The diary says that Jenny Little, then secretary of the international group of the Labour's National Executive Committee, which oversees policy-making, played a pivotal role in Chernyaev's extraordinary access.
It is clear from the diary that Ron Hayward envisaged a real Soviet-style system in Britain, with the Party General Secretary - not a Prime Minister selected by MPs - at the very top. He would refer to himself openly as the 'party leader'
During the 1980 party conference, 'she tried to sit me down next to Jim Callaghan (the former Prime Minister who was then Labour leader), but he bypassed me as if I was a column. She herself was embarrassed'.

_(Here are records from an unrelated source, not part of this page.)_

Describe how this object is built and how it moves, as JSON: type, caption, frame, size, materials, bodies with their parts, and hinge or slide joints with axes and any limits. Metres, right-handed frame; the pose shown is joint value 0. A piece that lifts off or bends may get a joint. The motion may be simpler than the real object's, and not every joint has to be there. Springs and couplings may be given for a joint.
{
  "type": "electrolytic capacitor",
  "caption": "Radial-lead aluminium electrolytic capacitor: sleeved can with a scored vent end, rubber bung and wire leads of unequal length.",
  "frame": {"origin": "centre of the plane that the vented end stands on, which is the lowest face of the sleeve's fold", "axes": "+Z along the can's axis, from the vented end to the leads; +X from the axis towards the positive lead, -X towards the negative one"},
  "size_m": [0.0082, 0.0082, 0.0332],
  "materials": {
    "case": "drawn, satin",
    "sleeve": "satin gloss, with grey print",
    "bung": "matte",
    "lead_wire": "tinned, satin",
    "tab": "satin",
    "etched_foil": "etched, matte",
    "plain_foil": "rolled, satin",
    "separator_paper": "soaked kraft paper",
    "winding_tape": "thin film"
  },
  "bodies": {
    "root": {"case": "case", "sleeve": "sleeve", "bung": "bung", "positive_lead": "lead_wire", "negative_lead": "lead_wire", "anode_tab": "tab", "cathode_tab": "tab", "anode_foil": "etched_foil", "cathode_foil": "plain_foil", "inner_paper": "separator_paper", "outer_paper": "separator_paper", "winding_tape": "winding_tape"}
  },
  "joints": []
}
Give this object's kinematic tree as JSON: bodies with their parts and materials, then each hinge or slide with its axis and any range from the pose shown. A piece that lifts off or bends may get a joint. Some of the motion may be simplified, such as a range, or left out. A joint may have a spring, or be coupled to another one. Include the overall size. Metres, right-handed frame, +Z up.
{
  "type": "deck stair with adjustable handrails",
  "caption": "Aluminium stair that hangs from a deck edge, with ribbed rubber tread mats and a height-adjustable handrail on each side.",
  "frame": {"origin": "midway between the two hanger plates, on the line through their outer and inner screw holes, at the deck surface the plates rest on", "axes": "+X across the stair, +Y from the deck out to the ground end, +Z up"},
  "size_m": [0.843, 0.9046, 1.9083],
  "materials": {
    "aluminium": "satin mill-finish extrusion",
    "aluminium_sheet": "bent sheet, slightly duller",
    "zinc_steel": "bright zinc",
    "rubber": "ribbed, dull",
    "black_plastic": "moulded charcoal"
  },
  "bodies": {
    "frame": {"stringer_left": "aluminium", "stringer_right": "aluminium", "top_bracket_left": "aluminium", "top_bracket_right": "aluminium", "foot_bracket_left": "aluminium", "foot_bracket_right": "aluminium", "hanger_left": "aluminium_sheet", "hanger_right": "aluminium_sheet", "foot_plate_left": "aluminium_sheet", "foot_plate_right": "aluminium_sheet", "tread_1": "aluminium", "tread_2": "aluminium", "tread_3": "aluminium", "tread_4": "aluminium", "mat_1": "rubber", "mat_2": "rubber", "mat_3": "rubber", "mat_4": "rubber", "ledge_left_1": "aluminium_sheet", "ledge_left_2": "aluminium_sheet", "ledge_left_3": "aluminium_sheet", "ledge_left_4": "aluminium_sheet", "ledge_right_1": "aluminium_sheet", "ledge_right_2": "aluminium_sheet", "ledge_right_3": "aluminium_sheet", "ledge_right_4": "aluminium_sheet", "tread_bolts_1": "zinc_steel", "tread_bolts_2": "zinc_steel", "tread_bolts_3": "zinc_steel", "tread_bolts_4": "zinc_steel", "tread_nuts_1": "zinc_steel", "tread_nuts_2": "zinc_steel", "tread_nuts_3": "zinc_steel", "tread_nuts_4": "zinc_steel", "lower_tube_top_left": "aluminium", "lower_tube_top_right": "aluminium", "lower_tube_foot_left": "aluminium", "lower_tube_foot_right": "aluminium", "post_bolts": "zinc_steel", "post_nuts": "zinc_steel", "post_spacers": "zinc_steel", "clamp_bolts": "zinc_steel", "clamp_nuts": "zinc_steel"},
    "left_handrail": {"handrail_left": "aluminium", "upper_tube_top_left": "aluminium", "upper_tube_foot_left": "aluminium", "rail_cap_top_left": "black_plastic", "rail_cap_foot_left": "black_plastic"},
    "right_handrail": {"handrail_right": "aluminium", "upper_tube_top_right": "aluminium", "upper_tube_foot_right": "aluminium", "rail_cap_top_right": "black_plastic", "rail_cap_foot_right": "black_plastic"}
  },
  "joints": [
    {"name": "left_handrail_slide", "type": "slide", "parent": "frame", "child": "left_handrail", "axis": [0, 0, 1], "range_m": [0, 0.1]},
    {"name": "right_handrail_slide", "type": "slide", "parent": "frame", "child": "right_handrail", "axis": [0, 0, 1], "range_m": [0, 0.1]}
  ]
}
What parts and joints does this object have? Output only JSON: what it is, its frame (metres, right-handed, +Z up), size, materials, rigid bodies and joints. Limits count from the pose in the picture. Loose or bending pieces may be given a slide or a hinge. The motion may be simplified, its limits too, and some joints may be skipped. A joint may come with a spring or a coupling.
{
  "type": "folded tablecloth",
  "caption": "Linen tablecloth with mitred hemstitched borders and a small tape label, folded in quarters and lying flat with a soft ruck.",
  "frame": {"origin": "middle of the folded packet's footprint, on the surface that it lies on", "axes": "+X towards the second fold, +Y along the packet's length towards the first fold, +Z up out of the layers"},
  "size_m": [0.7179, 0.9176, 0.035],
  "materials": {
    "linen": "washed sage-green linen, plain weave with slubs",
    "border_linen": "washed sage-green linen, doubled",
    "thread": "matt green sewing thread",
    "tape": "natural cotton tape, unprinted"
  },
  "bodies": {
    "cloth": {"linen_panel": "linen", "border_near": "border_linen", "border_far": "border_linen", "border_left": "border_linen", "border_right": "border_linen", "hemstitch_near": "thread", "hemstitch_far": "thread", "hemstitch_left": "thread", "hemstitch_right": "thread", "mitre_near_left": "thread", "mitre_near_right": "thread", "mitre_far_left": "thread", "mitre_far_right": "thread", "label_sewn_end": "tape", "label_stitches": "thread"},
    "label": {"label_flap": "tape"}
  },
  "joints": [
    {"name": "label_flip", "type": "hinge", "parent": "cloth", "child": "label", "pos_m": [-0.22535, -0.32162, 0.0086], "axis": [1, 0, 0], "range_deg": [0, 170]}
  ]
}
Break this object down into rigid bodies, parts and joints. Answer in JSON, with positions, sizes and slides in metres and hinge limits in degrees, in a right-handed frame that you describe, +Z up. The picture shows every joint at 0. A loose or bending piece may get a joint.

Party leaders such as the donkey-jacketed Michael Foot and the Welshman Neil Kinnock were at times deeply reverential to their Russian 'comrades', the diary reveals.
In 1981, Foot led a big delegation to Moscow, to discuss multilateral disarmament with the Soviet leader Leonid Brezhnev. 'Dear Comrade Brezhnev,' Foot said while holding Brezhnev's hand in both his own.
In December 1984, Kinnock went to Moscow accompanied by, among others, the young Charles Clarke and Patricia Hewitt - both to become ministers in Blair's government - to see Brezhnev's successor, the senile Constantin Chernenko.
Chernenko read his brief to them and listened indifferently to Kinnock's verbose response. However, the Russian promised he would help in the Labour Party's attempts to oust Margaret Thatcher from power.
Chernyaev notes that in 1985, Kinnock again turned to Moscow for support, sending a shadow minister to the Kremlin for advice on how to topple Thatcher, who was in her second term in office.